<<<<
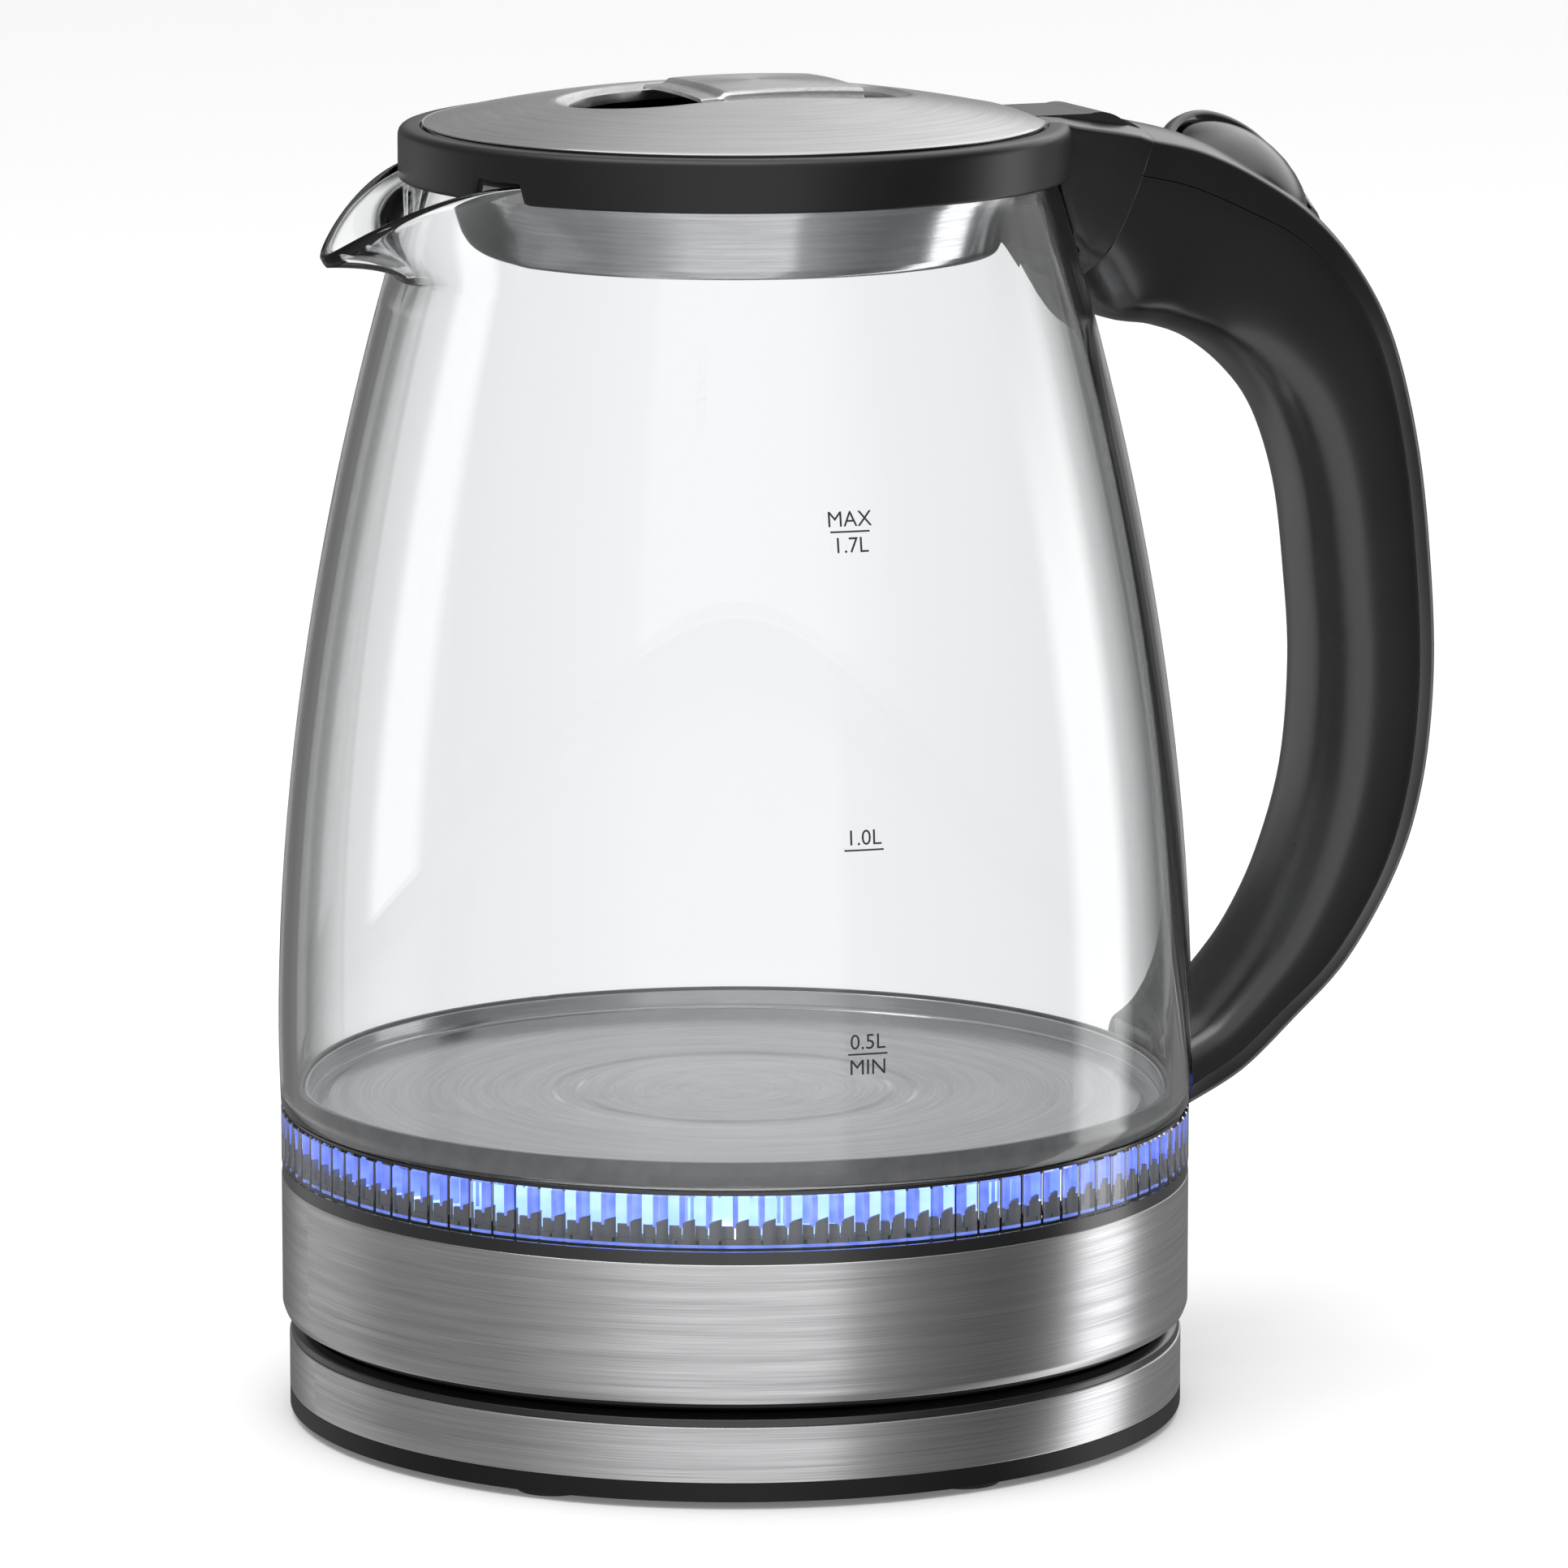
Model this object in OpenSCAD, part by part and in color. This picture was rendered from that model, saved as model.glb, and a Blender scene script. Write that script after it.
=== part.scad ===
// Electric kettle with a glass carafe, standing on a round power base.
// Origin: centre of the base at table level. +Z is up, +X points to the handle, -X to the spout.

/* [Power base] */
// Radius of the power base
base_r = 72.9; // [72.5:0.1:73.5]
// Underside of the base rim above the table
rim_z = 1.2; // [1:0.1:1.4]
// Bottom edge of the base's steel ring
base_ring_z0 = 4.2; // [4:0.1:4.6]
// Top edge of the base's steel ring
base_ring_z1 = 13.2; // [13:0.1:13.4]
// Top of the plate that the kettle stands on
base_top_z = 15.2; // [15.1:0.1:15.3]
// Number of rubber feet
foot_count = 6; // [4:1:8]
// Radius of a rubber foot
foot_r = 5.8; // [5:0.1:6]
// Distance of the feet from the centre
foot_ring_r = 65; // [62:0.5:65]
// Direction of the first foot
foot_angle = 42; // [30:1:50]
// Radius of the cord hole in the base rim's gland
cord_hole_r = 2.6; // [2:0.1:2.8]

/* [Connector] */
// Radius of the connector tower on the base
tower_r = 15; // [14:0.5:15]
// Top of the connector tower
tower_z = 23; // [22:0.5:23.5]
// Radius of the round insert in the middle of the tower
insert_r = 5; // [4.5:0.1:5.2]
// Running clearance of the insert in its bore
insert_gap = 0.06; // [0.03:0.01:0.1]

/* [Kettle body] */
// Radius of the steel band and of the light ring
body_band_r = 74; // [73.8:0.1:74.2]
// Bottom edge of the steel band
band_z0 = 17; // [16.8:0.1:17.2]
// Top edge of the steel band
band_z1 = 39.5; // [39:0.1:40]
// Bottom of the light ring
light_z0 = 41.5; // [41:0.1:42]
// Top of the light ring
light_z1 = 50.5; // [50:0.1:51]
// Top of the heating plate
plate_z = 52.5; // [52:0.5:53]

/* [Glass carafe] */
// Largest outer radius of the glass
belly_r = 74.4; // [74.2:0.1:74.6]
// Height of the largest radius
belly_z = 63; // [60:1:66]
// Bottom edge of the glass
glass_z0 = 51; // [50.9:0.1:51.2]
// Outer radius of the glass neck
neck_r = 51.8; // [51.5:0.1:52]
// Height where the neck and the spout begin
flare_z = 187; // [186:0.5:188]
// Top edge of the glass
glass_top_z = 204; // [203.5:0.1:204.2]
// Thickness of the glass
glass_t = 2.8; // [2.4:0.1:3]
// Reach of the spout's tip from the axis
spout_reach = 70; // [68:0.5:71]
// Height of the spout's tip
spout_tip_z = 190.2; // [189:0.2:192]
// Angle from the middle of the spout to where its lip joins the rim
spout_half_angle = 28; // [26:1:31]

/* [Rim collar and lid] */
// Outer radius of the black collar on the glass rim
collar_r = 54; // [53.8:0.1:54.2]
// Bottom edge of the collar
collar_z0 = 202; // [201.8:0.1:202.2]
// Top of the collar
collar_z1 = 210.4; // [210.2:0.1:210.5]
// Radius of the collar's opening
mouth_r = 48; // [47.5:0.1:48.2]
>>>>
Exercise task:
Output the data above exactly, please, line for line.

Response:
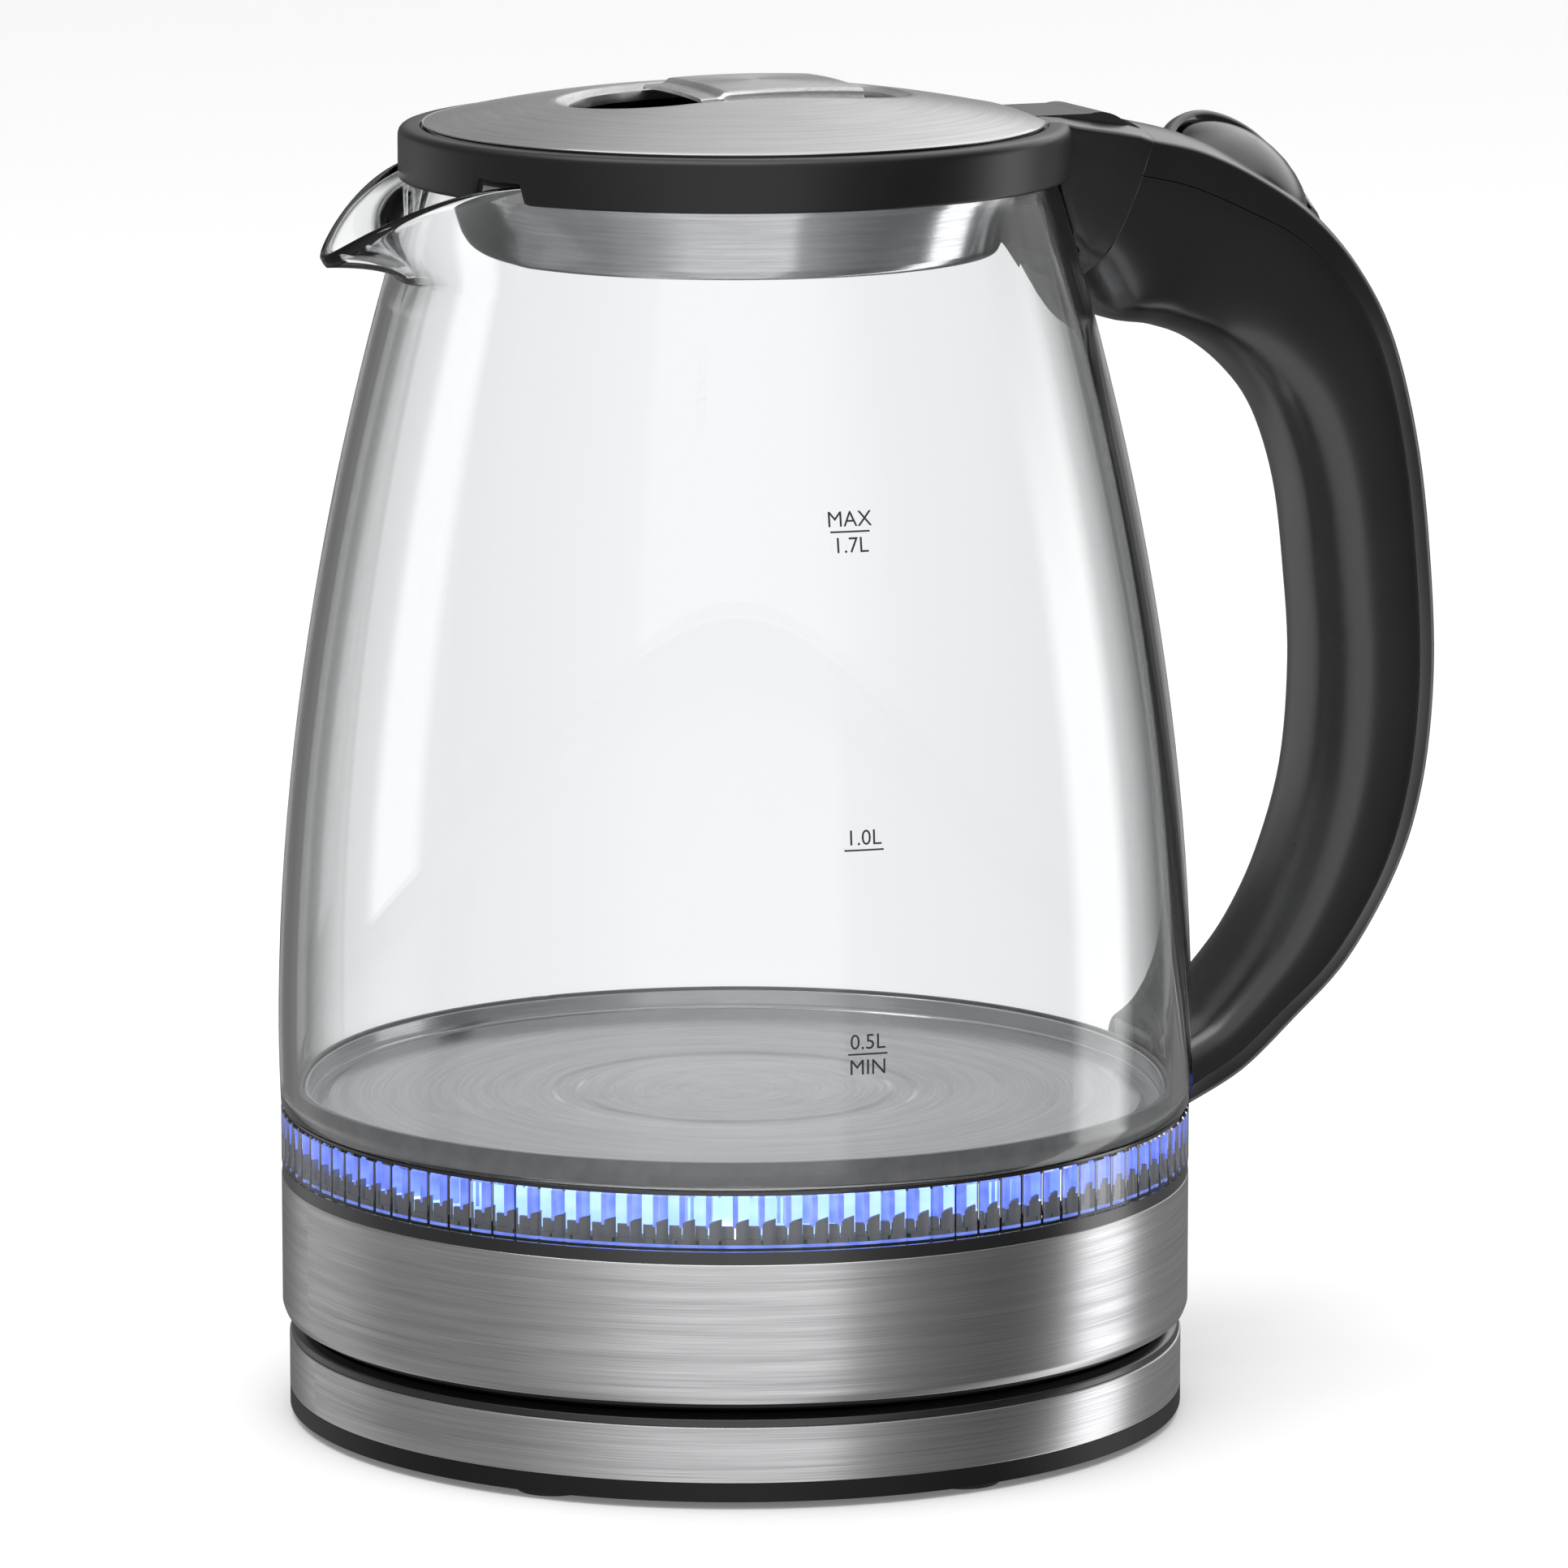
Model this object in OpenSCAD, part by part and in color. This picture was rendered from that model, saved as model.glb, and a Blender scene script. Write that script after it.
=== part.scad ===
// Electric kettle with a glass carafe, standing on a round power base.
// Origin: centre of the base at table level. +Z is up, +X points to the handle, -X to the spout.

/* [Power base] */
// Radius of the power base
base_r = 72.9; // [72.5:0.1:73.5]
// Underside of the base rim above the table
rim_z = 1.2; // [1:0.1:1.4]
// Bottom edge of the base's steel ring
base_ring_z0 = 4.2; // [4:0.1:4.6]
// Top edge of the base's steel ring
base_ring_z1 = 13.2; // [13:0.1:13.4]
// Top of the plate that the kettle stands on
base_top_z = 15.2; // [15.1:0.1:15.3]
// Number of rubber feet
foot_count = 6; // [4:1:8]
// Radius of a rubber foot
foot_r = 5.8; // [5:0.1:6]
// Distance of the feet from the centre
foot_ring_r = 65; // [62:0.5:65]
// Direction of the first foot
foot_angle = 42; // [30:1:50]
// Radius of the cord hole in the base rim's gland
cord_hole_r = 2.6; // [2:0.1:2.8]

/* [Connector] */
// Radius of the connector tower on the base
tower_r = 15; // [14:0.5:15]
// Top of the connector tower
tower_z = 23; // [22:0.5:23.5]
// Radius of the round insert in the middle of the tower
insert_r = 5; // [4.5:0.1:5.2]
// Running clearance of the insert in its bore
insert_gap = 0.06; // [0.03:0.01:0.1]

/* [Kettle body] */
// Radius of the steel band and of the light ring
body_band_r = 74; // [73.8:0.1:74.2]
// Bottom edge of the steel band
band_z0 = 17; // [16.8:0.1:17.2]
// Top edge of the steel band
band_z1 = 39.5; // [39:0.1:40]
// Bottom of the light ring
light_z0 = 41.5; // [41:0.1:42]
// Top of the light ring
light_z1 = 50.5; // [50:0.1:51]
// Top of the heating plate
plate_z = 52.5; // [52:0.5:53]

/* [Glass carafe] */
// Largest outer radius of the glass
belly_r = 74.4; // [74.2:0.1:74.6]
// Height of the largest radius
belly_z = 63; // [60:1:66]
// Bottom edge of the glass
glass_z0 = 51; // [50.9:0.1:51.2]
// Outer radius of the glass neck
neck_r = 51.8; // [51.5:0.1:52]
// Height where the neck and the spout begin
flare_z = 187; // [186:0.5:188]
// Top edge of the glass
glass_top_z = 204; // [203.5:0.1:204.2]
// Thickness of the glass
glass_t = 2.8; // [2.4:0.1:3]
// Reach of the spout's tip from the axis
spout_reach = 70; // [68:0.5:71]
// Height of the spout's tip
spout_tip_z = 190.2; // [189:0.2:192]
// Angle from the middle of the spout to where its lip joins the rim
spout_half_angle = 28; // [26:1:31]

/* [Rim collar and lid] */
// Outer radius of the black collar on the glass rim
collar_r = 54; // [53.8:0.1:54.2]
// Bottom edge of the collar
collar_z0 = 202; // [201.8:0.1:202.2]
// Top of the collar
collar_z1 = 210.4; // [210.2:0.1:210.5]
// Radius of the collar's opening
mouth_r = 48; // [47.5:0.1:48.2]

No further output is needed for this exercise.